A neat addition is also that it shows sparkline graphs next to the name of a blog, so there’s a visual cue as to the frequency of posting. This is something I’d like to see in other readers too. It’s a functionality that might be extended with an alert of changes in the normal posting rhythm. E.g. someone falling silent, or suddenly blogging up a storm, or covering a live event could perhaps stand out with a visual cue (such as changing the color of the sparkline graph). The sparkline is the only cue concerning the number of postings, there’s no indication of how many ‘unreads’ there are because Fraidycat doesn’t know that (as it doesn’t fetch content). This is a good way of preventing any type of FOMO cropping up.

I should also mention that the graphs are getting a subtle tweak in this next minor release. In Fraidycat, the graph is pink (or electric blue in dark mode) if it is showing two months of history and gray if it is showing six months of history.

But, if the site has been inactive for six months, there is no graph.

Example of sparklines in Fraidycat.

Up until now, it would show the pink graph if the blog had recent updates and the gray graph if the blog was stale. However, I’ve changed this.


In 1.1.3, the pink graph will show only if there are more than three posts in the last three months. Otherwise, the gray graph will show. This obviously makes sense, because we want to show the data at a scale where there is enough to see.

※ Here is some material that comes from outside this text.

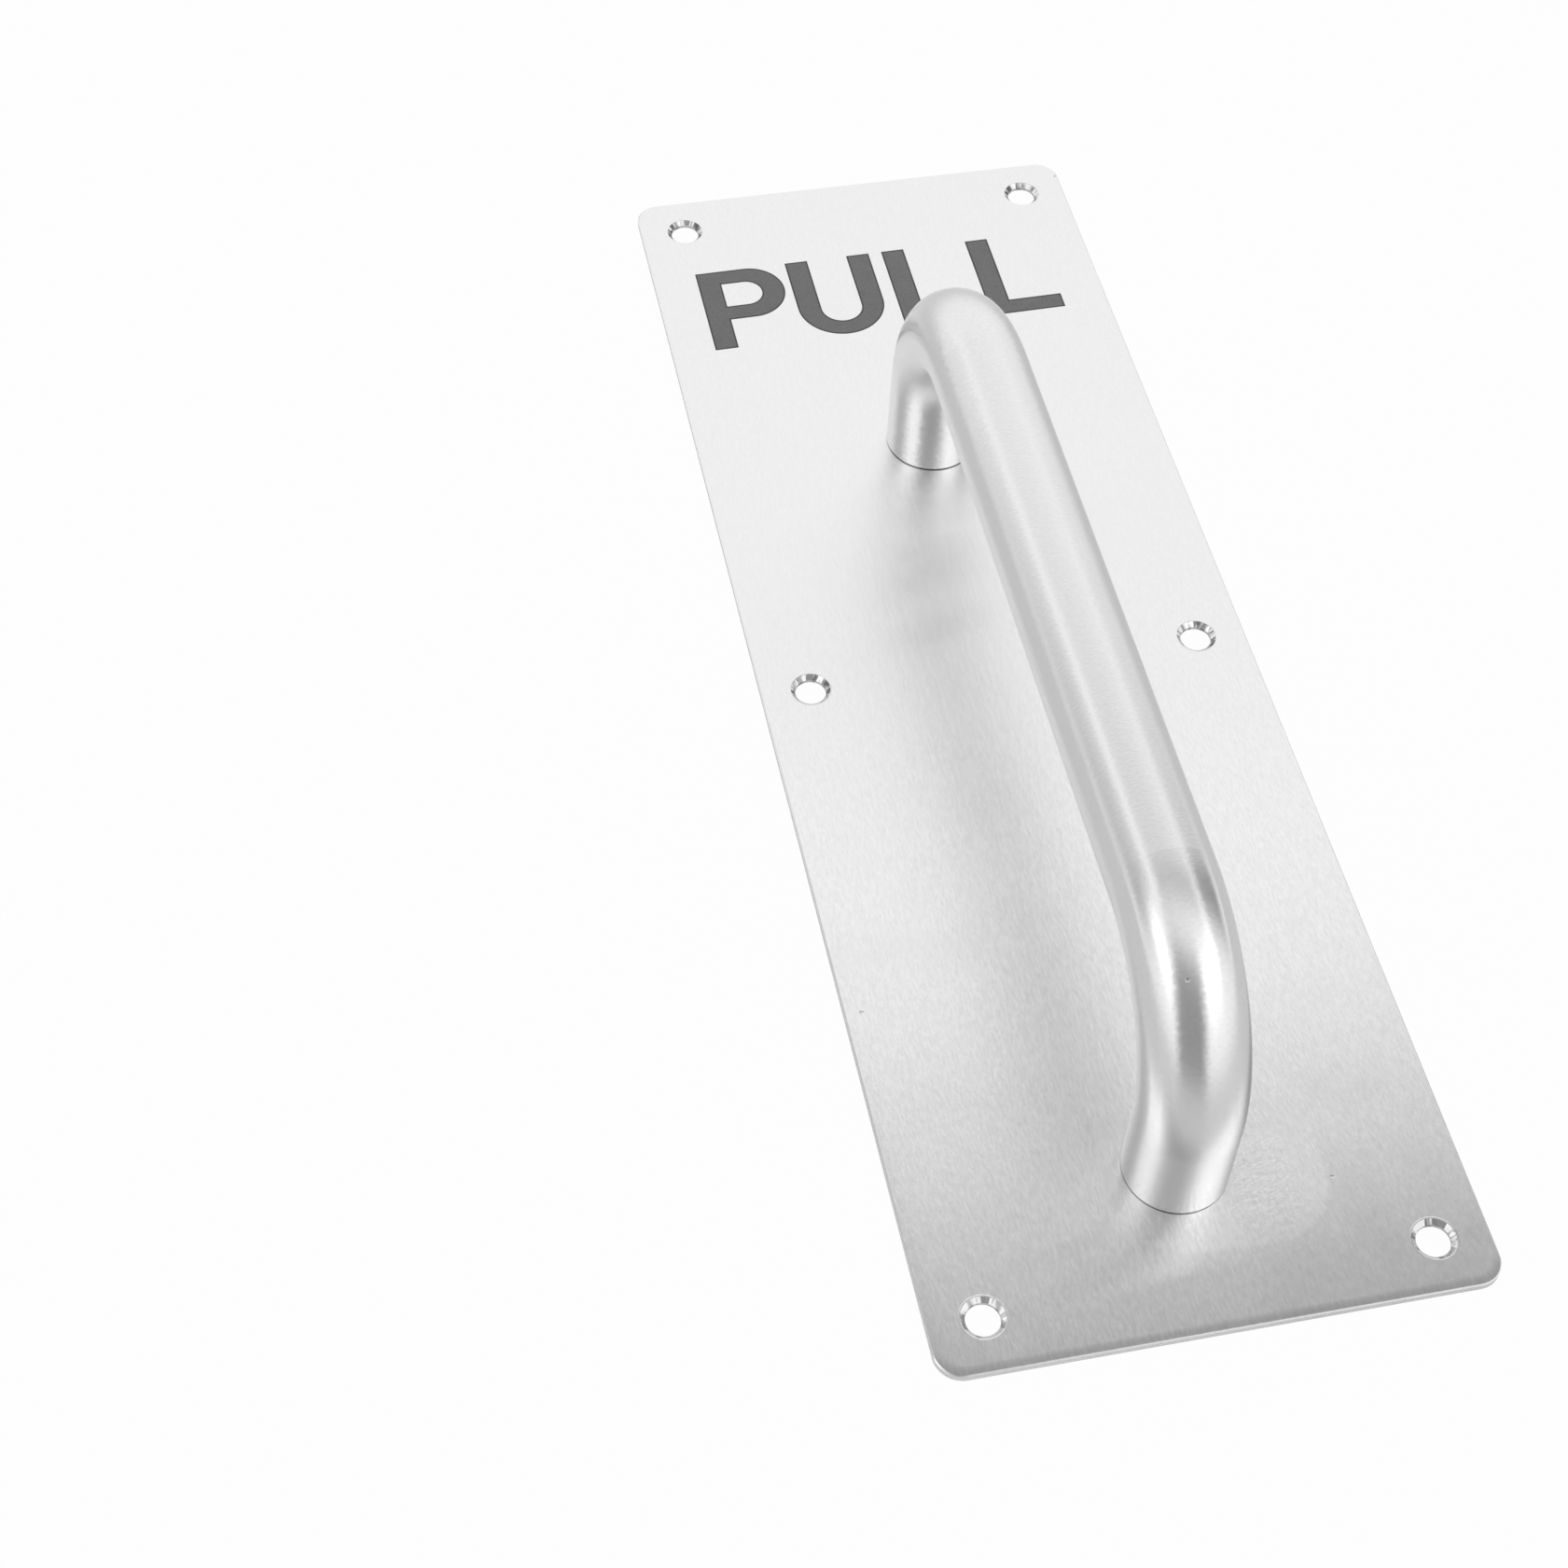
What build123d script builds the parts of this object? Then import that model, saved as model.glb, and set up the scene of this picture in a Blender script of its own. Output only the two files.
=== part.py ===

The wonderful side-effect of this, though, is that this makes it even simpler to discover inactive writers who have become active again. Previously, the gray graph only ever appeared at the end of the list. However, now when you see a brand-new post with a gray graph, it’s a visual indicator that a very infrequent writer has been sighted again. (I’ll leave it up to you to optimize which colors you mentally want to filter for.)

Here is an example of two sleepier blogs that posted today:

Example of inactive writers posting suddenly.


Key with Fraidycat is that it aims to break the ‘never ending timeline’ type of reading content that the silos so favour to keep you scrolling, and that most feed readers also basically do. Fraidycat presents all the feeds you follow (and it is able to work with a variety of sources, not just regular RSS feeds from blogs) in the same way: the name of the feed, and one line of titles of recent postings.

The pleasant effect of this is that it shows the latest postings of all your subscriptions, not just the latest postings. This means that regular posters, oversharing posters and more silent voices get allocated much the same space, and no single voice can dominate your feed reader.

I am thankful for Ton’s words, because his writings on (I kid you not!) ‘social distance’ were foundational - they really helped me feel confidence in Fraidycat’s sorting method. I am very sorry to Ton that his term got hijaaked!! I continue to use it with his original meaning.

(I’m also very glad for his OPML dump. I used it like crazy during testing.)

You can read some of my favorite takes from Ton’s work (who has been blogging for decades now) on my ‘Infostrats’. Another brilliant word he coined!!